DouglasJBender | October 4, 2017 at 8:41 pm

Can I boycott Global Warming?

I’m glad that Pepsi has an aspartame-free, splenda-sweetened version of its cola, though I am very disappointed that they haven’t come out with splenda versions of their other products, like A&W root beer. I’m a root beer nut, I never much liked colas. Coca-cola resolutely refuses to use anything but aspartame in their diet sodas.

    Bruce Hayden in reply to randian. | October 5, 2017 at 9:47 am

    Disagree a little about Coke – they had for a short period of time a Diet Coke variant with Splenda. I just remember there being something yellow on the regular label, I think, to distinguish it from regular Diet Coke. Finding it was very hit or miss.

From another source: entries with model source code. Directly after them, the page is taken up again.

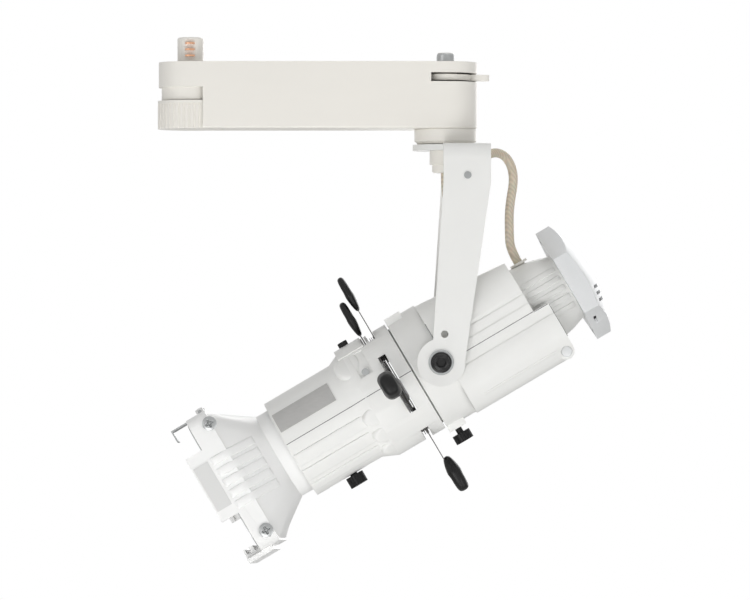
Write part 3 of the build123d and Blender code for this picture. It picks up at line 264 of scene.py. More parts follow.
def enamel(name, colour, roughness):
    """Stoved enamel: faint orange peel, and a little unevenness in colour and gloss."""
    finish = Finish(name, colour, roughness, Coat_Weight=0.15, Coat_Roughness=0.25)
    cloud = finish.noise(45.0, 4.0)
    finish.tint(cloud, shade(colour, 0.965), shade(colour, 1.02))
    peel = finish.noise(1500.0, 2.0)
    pits = finish.noise(5200.0, 1.0)
    finish.set("Roughness", roughness - 0.06 + 0.12 * cloud + 0.05 * pits)
    finish.bump(peel * 0.7 + pits * 0.3, 0.12, 0.00012)
    return finish.material


def moulded(name, colour, roughness, grain, depth, gloss=0.5):
    """Moulded plastic, and other skins like it: fine grain and faint flow marks."""
    finish = Finish(name, colour, roughness, Specular_IOR_Level=gloss)
    flow = finish.noise(30.0, 3.0, (0.3, 1.0, 1.0))
    finish.tint(flow, shade(colour, 0.95), shade(colour, 1.03))
    spark = finish.noise(grain, 2.0)
    finish.set("Roughness", roughness - 0.05 + 0.14 * spark)
    finish.bump(spark, depth, 0.0001)
    return finish.material


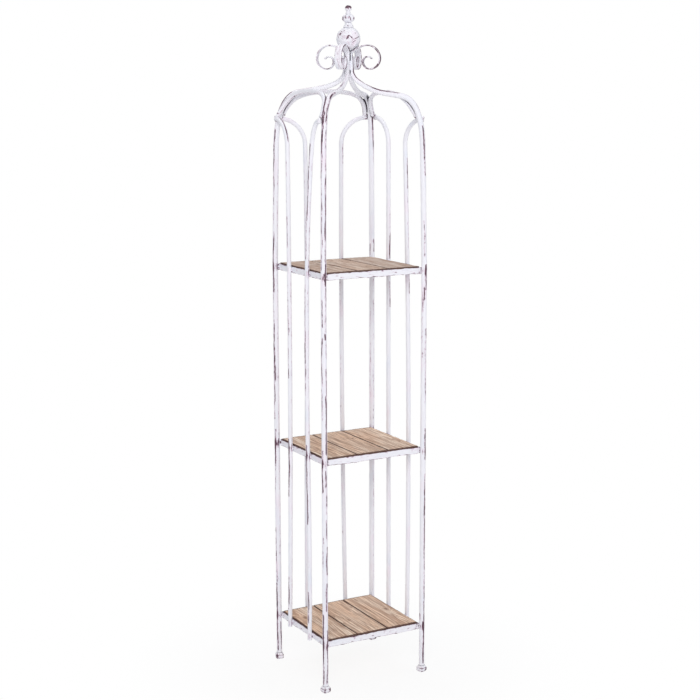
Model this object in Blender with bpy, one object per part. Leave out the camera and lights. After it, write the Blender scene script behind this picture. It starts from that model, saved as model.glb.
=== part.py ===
"""A tall tower display shelf: four bent corner posts, three slatted shelves, arched sides and a ball finial."""

import math
from collections import namedtuple

import bmesh
import bpy
import numpy as np

# Driving sizes, in metres and radians. The origin is on the floor under the centre of the tower,
# +Z is up, the open front faces -Y, and left and right are as seen from the front.
POST_SPAN_X = 0.300  # between the centre lines of the left and the right posts
POST_SPAN_Y = 0.277  # between the centre lines of the front and the back posts
POST_DIAMETER = 0.015
POST_WALL = 0.0012
ROD_DIAMETER = 0.012
ROD_WALL = 0.001
ARCH_DIAMETER = 0.012
ARCH_WALL = 0.001
SEAT_GAP = 0.0003  # left between two pieces that touch

# Feet: a forged square block under each post, with a spigot up its bore
FOOT_WIDTH = 0.022
FOOT_TREAD = 0.016  # width of the flat that stands on the floor
FOOT_TREAD_RISE = 0.003
FOOT_SHOULDER = 0.012  # height where the block starts to slope in
FOOT_HEIGHT = 0.018
SPIGOT_LENGTH = 0.020
SPIGOT_FIT = 0.0006
SPIGOT_LEAD = 0.0015  # chamfer at its tip
FOOT_TURNS = {"front_left": 0.14, "front_right": 0.30, "back_right": 0.10, "back_left": -0.30}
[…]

    I do really appreciate this move by Pepsi. I am among the millions who are Aspertame sensitive (Hello FDA?). Apparently, this is fairly well known around the piloting community. Friend tells of blacking out of a minute or so in the air once after drinking a Diet Coke, and quit drinking it as a result. I don’t drive more than a short distance after drinking anything with Nutrisweet in it. Too dangerous for me. I am sensitive to it – jacks me up (much more than the caffeine), gets me jittery, then I crash. I tolerate Splenda much better, so immediately pick Diet Pepsi over Diet Coke anymore when given the choice.

    Diet RC has had Splenda for years. About the only place I find it though is in Arizona. In much of the rest of the west here, they stock regular RC and Diet Rite, which is, essentially caffeine free Diet RC, but not Diet RC itself. My preferences in taste are: RC; Pepsi; then Coke, but Diet RC is even rarer in pop dispensers than in cans or bottles, so if I am going to drink a cola product anymore, it is most likely going to be Diet Pepsi.

Any drink that has artificial sweeteners in it is bad fo you. Pepsi increased the sweetener content ?Aren’t people fat enough yet ? I wouldn’t buy ANYTHING, not made in the USA. ( Including China )

buckeyeminuteman | October 5, 2017 at 11:24 am

Call me weird, but I actually like the taste of Coke Zero. They just discontinued it and now have some new Coke Zero Sugar. I’ll try it but I bet it doesn’t taste the same.